Additionally, Dwayne Wade, who endorses Gatorade, encouraged fellow teammate Lebron James to drink Gatorade instead of Powerade after James experienced cramps during an October 2012 game. “That’s why he’s cramping,” Wade said, smiling. “He needs some Gatorade. We got electrolytes and all that now.” James quickly reminded everyone he is not a Gatorade guy and instead chooses to endorse Powerade.
Consumers looking to achieve the results that their favorite pros do will be more driven to consuming those endorsed products.
3. Boost Brand Equity
Brand equity is the value a company realizes from a product with a recognizable name. Endorsement deals can increase brand equity for brands as well as athletes.
In 2012 LeBron James earned $15 million from Nike, but Nike sold over $100 million worth of James’ signature shoe just in the U.S. alone.

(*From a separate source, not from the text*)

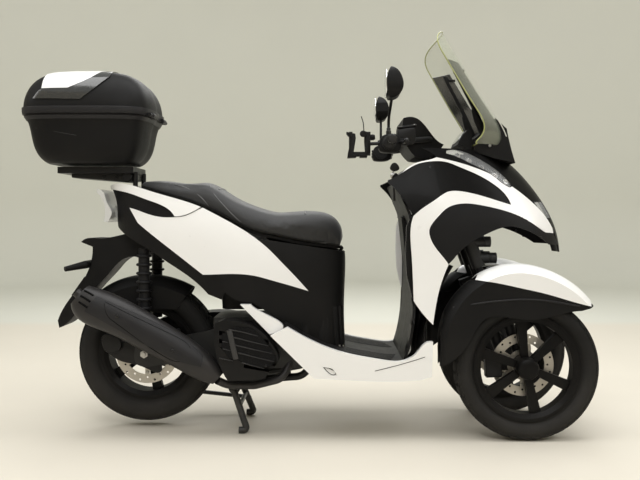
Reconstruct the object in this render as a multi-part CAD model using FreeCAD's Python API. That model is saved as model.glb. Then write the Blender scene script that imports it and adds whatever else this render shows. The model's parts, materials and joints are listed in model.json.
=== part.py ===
import FreeCAD, Part
import math
import os

from FreeCAD import Vector

# Leaning three-wheel scooter, parked on its centre stand.
# X points forward, Y to the rider's left, Z up; the origin is on the ground,
# under the middle of the whole length.

# Driving dimensions
WHEELBASE = 1350.0
SEAT_HEIGHT = 780.0
REAR_AXLE_X = -572.0
STAND_LIFT = 21.0
FRONT_TRACK = 385.0
BODY_HALF_WIDTH = 185.0
COWL_HALF_WIDTH = 235.0
CASTER = 20.0
TRAIL = 68.0

# Tyres, rims and discs
FRONT_TYRE_R = 250.0
FRONT_TYRE_WIDTH = 90.0
FRONT_RIM_R = 178.0
REAR_TYRE_R = 256.0
REAR_TYRE_WIDTH = 130.0
REAR_RIM_R = 165.0
RIM_DEPTH = 19.0
RIM_WALL = 4.0
RIM_FLANGE = 7.0
RIM_WIDTH_SHARE = 0.7
TYRE_SHOULDER_SHARE = 0.86
TYRE_BULGE_SHARE = 0.52
RIM_SEAT_FIT = 0.2
SPOKES = 6
SPOKE_PAIR_TURN = 27.0
FIRST_PAIR_TURN = 69.0
SPOKE_HUB_WIDTH = 24.0
SPOKE_RIM_WIDTH = 38.0
SPOKE_THICKNESS = 22.0
SPOKE_ROOT_SHARE = 0.6
HUB_R = 37.0
HUB_WIDTH = 64.0
AXLE_R = 8.0
AXLE_FIT = 0.2
DISC_THICKNESS = 4.0
FRONT_DISC_R = 110.0
REAR_DISC_R = 115.0
DISC_BAND = 32.0
DISC_ARMS = 6
DISC_ARM_WIDTH = 16.0
DISC_HOLE_R = 4.0
DISC_HOLES = 24
DISC_HOLE_ROW_SHARES = (0.68, 0.3)
DISC_INSET = 40.0
REAR_DISC_INSET = 46.0
CALIPER_LENGTH = 74.0
CALIPER_BITE = 34.0
CALIPER_RISE = 24.0
CALIPER_ARM = 11.0
CALIPER_FILLET = 5.0
FRONT_CALIPER_TURN = 183.0
REAR_CALIPER_TURN = 22.0

# Common walls, gaps and cuts
WALL = 4.0
PANEL_WALL = 5.0
PANEL_STEP = 3.0
GAP = 5.0
SEAM = 1.5
OVERRUN = 20.0
CUT_REACH = 2400.0
PIN_FIT = 0.5
BEND_REACH_SHARE = 0.45
LUG_WIDTH = 10.0
LUG_WALL = 9.0

# Plan of the rear body: stations from the front, and half widths per level
REAR_STATION_SHARES = (0.513, 0.439, 0.313, 0.201, 0.09, -0.021)
REAR_LEVEL_SHARES = (
    (0.30, 0.535, -0.02, (0.64, 0.78, 0.86, 0.82, 0.66, 0.40)),
    (0.52, 0.530, -0.06, (0.60, 0.80, 0.94, 0.92, 0.78, 0.56)),
    (0.68, 0.534, -0.08, (0.60, 0.84, 0.98, 0.99, 0.88, 0.68)),
    (0.82, 0.536, -0.085, (0.58, 0.82, 0.98, 1.00, 0.93, 0.76)),
    (0.95, 0.520, -0.09, (0.50, 0.74, 0.92, 0.97, 0.93, 0.77)),
    (1.05, 0.500, -0.098, (0.42, 0.66, 0.84, 0.90, 0.88, 0.74)),
    (1.17, 0.470, -0.11, (0.34, 0.58, 0.76, 0.82, 0.80, 0.68)),
)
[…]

It might seem crazy to think LeBron deserves a pay raise from Nike until the endorsement figures are analyzed. After all, LeBron did earn Nike quite a hefty profit: more than any other Nike employee.
If Nike were not willing to increase his pay, would it be wise for LeBron to take his marketing and endorsement talents (i.e. his brand equity) somewhere else? As evidenced by LeBron and many others, athletes can help build brand equity through endorsements and big brands are willing to pay athletes in order to create and maintain brand equity.
Which All Lead To…Making More Money
Endorsements from athletes help create competitive advantages in the marketplace which help ensure the long-term success and profitability of big name companies.
The increase in revenue created from these competitive advantages from athlete endorsements easily outweighs the costs brands pay athletes in order to endorse products, making athlete product endorsements highly effective.
In fact, these highly profitable rates of return earned on investments by big name brands on endorsement deals paid to athletes are actually, well, quite a bargain for companies to capitalize on in order to increase brand awareness, equity, image and thus long-term success and revenue.